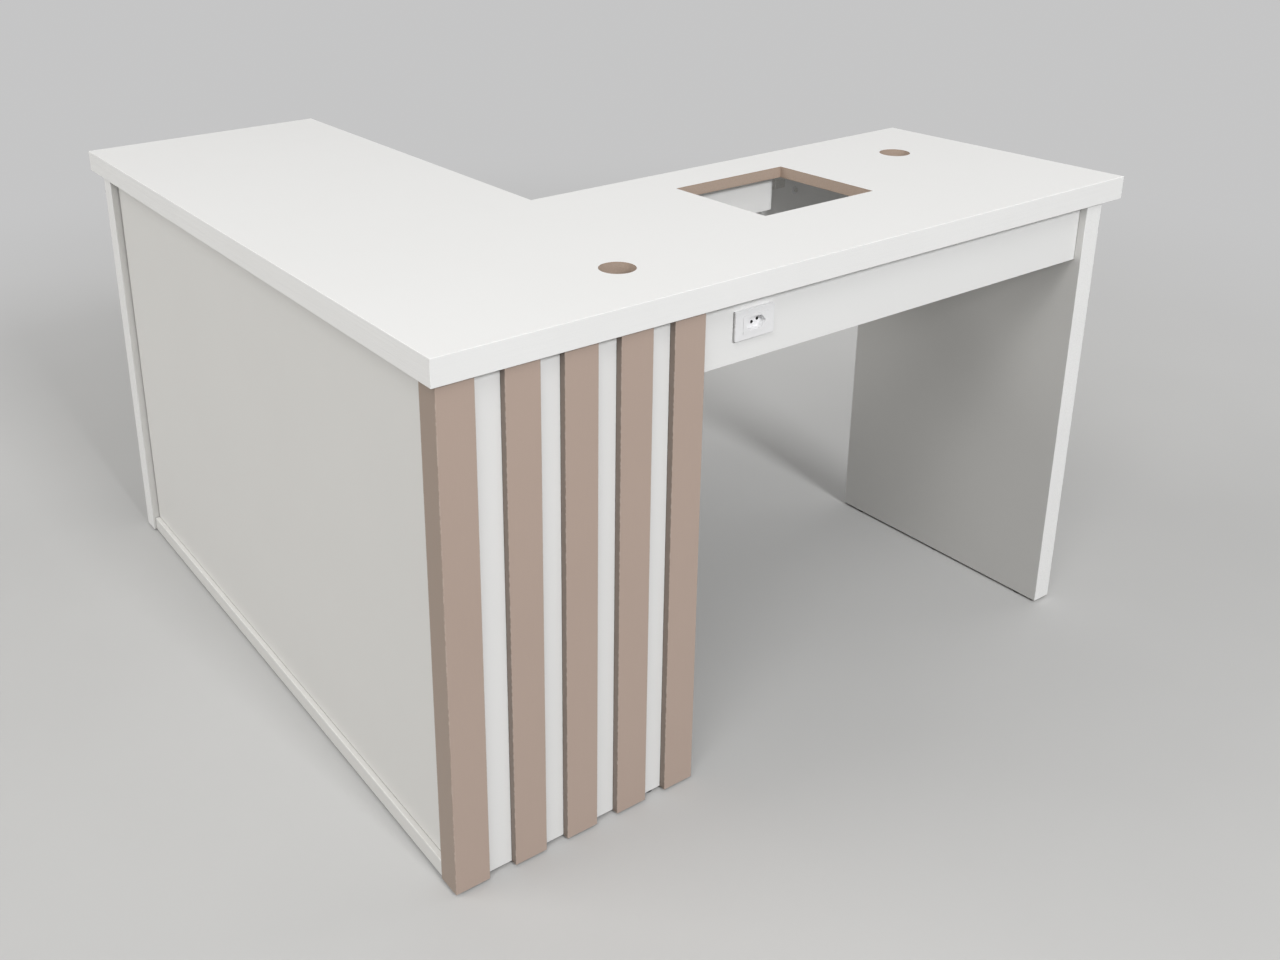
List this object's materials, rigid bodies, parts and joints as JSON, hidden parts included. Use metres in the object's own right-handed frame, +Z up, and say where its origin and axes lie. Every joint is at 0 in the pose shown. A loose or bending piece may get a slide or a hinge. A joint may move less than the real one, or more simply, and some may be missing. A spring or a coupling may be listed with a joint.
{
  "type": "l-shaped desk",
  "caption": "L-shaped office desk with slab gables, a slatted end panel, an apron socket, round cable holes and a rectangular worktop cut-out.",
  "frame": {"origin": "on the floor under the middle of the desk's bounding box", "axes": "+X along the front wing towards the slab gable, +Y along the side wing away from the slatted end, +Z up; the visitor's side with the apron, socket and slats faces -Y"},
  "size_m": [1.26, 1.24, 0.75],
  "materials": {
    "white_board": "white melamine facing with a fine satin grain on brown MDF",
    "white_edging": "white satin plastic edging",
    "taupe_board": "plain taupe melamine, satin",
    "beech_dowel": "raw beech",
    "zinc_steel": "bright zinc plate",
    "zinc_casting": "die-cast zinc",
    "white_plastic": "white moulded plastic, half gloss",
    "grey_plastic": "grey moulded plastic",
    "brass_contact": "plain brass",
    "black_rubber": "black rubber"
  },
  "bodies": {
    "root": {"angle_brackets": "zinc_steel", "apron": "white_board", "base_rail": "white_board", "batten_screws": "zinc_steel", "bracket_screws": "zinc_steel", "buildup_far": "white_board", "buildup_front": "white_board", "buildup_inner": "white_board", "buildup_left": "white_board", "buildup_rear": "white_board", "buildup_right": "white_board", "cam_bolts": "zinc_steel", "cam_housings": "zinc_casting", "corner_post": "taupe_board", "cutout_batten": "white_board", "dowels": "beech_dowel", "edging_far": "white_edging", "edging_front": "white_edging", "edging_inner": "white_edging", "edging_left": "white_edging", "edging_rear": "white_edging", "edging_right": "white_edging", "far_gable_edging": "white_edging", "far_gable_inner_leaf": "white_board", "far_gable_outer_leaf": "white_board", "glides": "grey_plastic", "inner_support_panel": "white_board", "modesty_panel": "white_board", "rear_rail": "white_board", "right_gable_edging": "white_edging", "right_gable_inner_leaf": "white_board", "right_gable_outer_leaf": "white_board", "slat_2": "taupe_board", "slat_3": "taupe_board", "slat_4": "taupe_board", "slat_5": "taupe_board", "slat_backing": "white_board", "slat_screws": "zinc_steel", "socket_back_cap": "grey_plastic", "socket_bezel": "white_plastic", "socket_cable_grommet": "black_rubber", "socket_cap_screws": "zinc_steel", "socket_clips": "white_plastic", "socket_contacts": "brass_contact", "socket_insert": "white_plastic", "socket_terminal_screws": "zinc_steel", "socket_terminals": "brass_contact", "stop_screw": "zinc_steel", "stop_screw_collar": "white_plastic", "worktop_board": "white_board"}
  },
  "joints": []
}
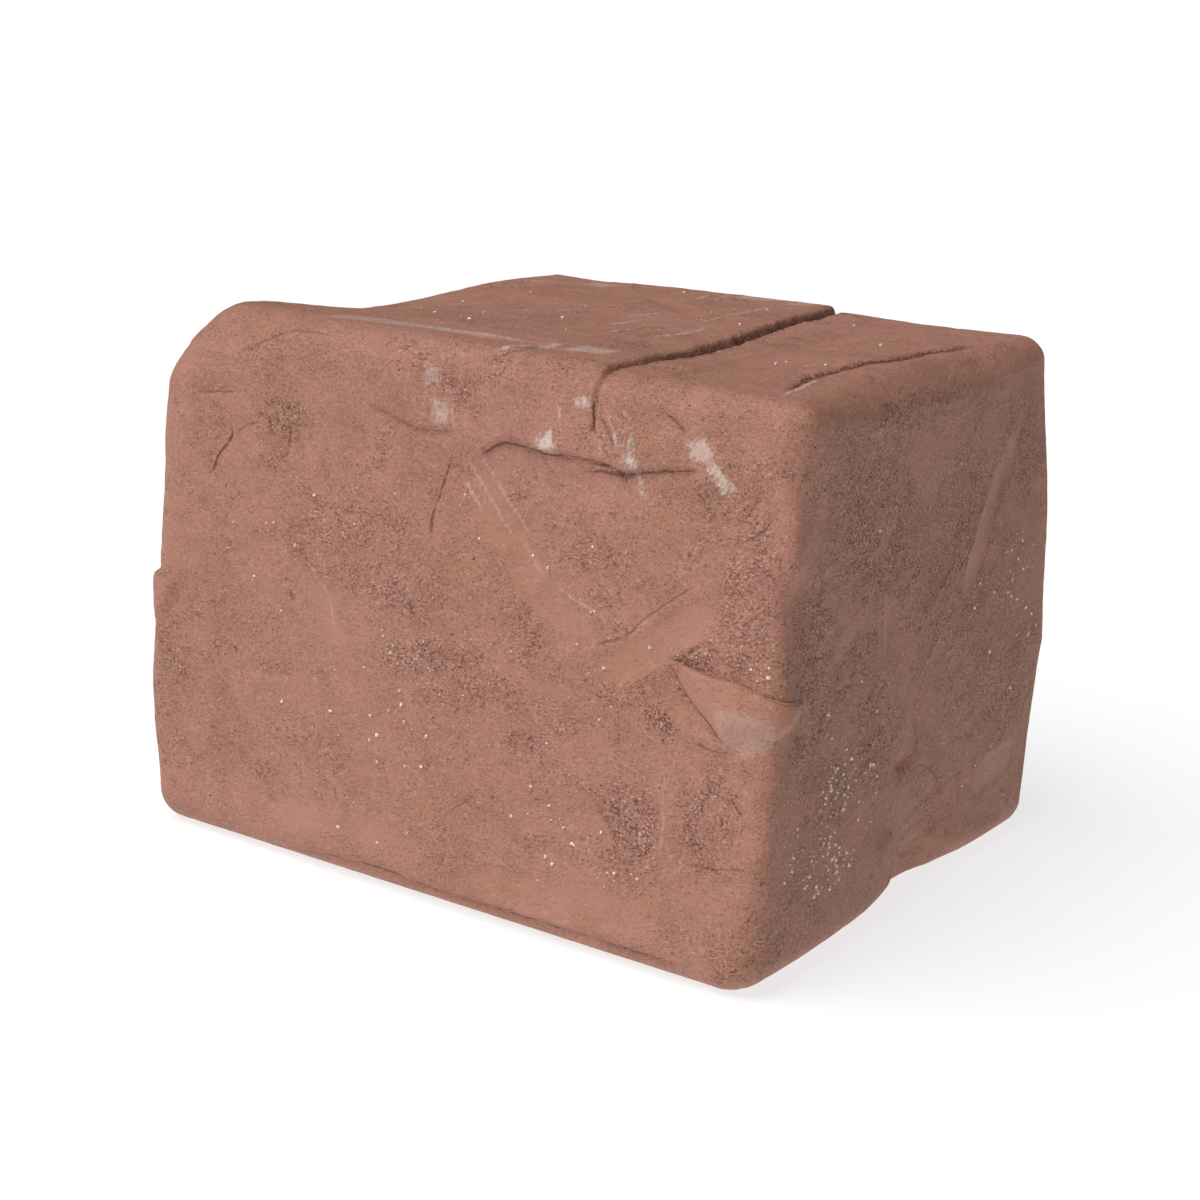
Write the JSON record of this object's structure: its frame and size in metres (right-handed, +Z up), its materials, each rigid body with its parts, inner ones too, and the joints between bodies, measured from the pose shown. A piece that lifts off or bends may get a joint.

........

All lines of the data above that include the word "origin" must be shown.

(Output of the task):
List this object's materials, rigid bodies, parts and joints as JSON, hidden parts included. Use metres in the object's own right-handed frame, +Z up, and say where its origin and axes lie. Every joint is at 0 in the pose shown. A loose or bending piece may get a slide or a hinge. A joint may move less than the real one, or more simply, and some may be missing. A spring or a coupling may be listed with a joint.
  "frame": {"origin": "on the floor under the middle of the desk's bounding box", "axes": "+X along the front wing towards the slab gable, +Y along the side wing away from the slatted end, +Z up; the visitor's side with the apron, socket and slats faces -Y"},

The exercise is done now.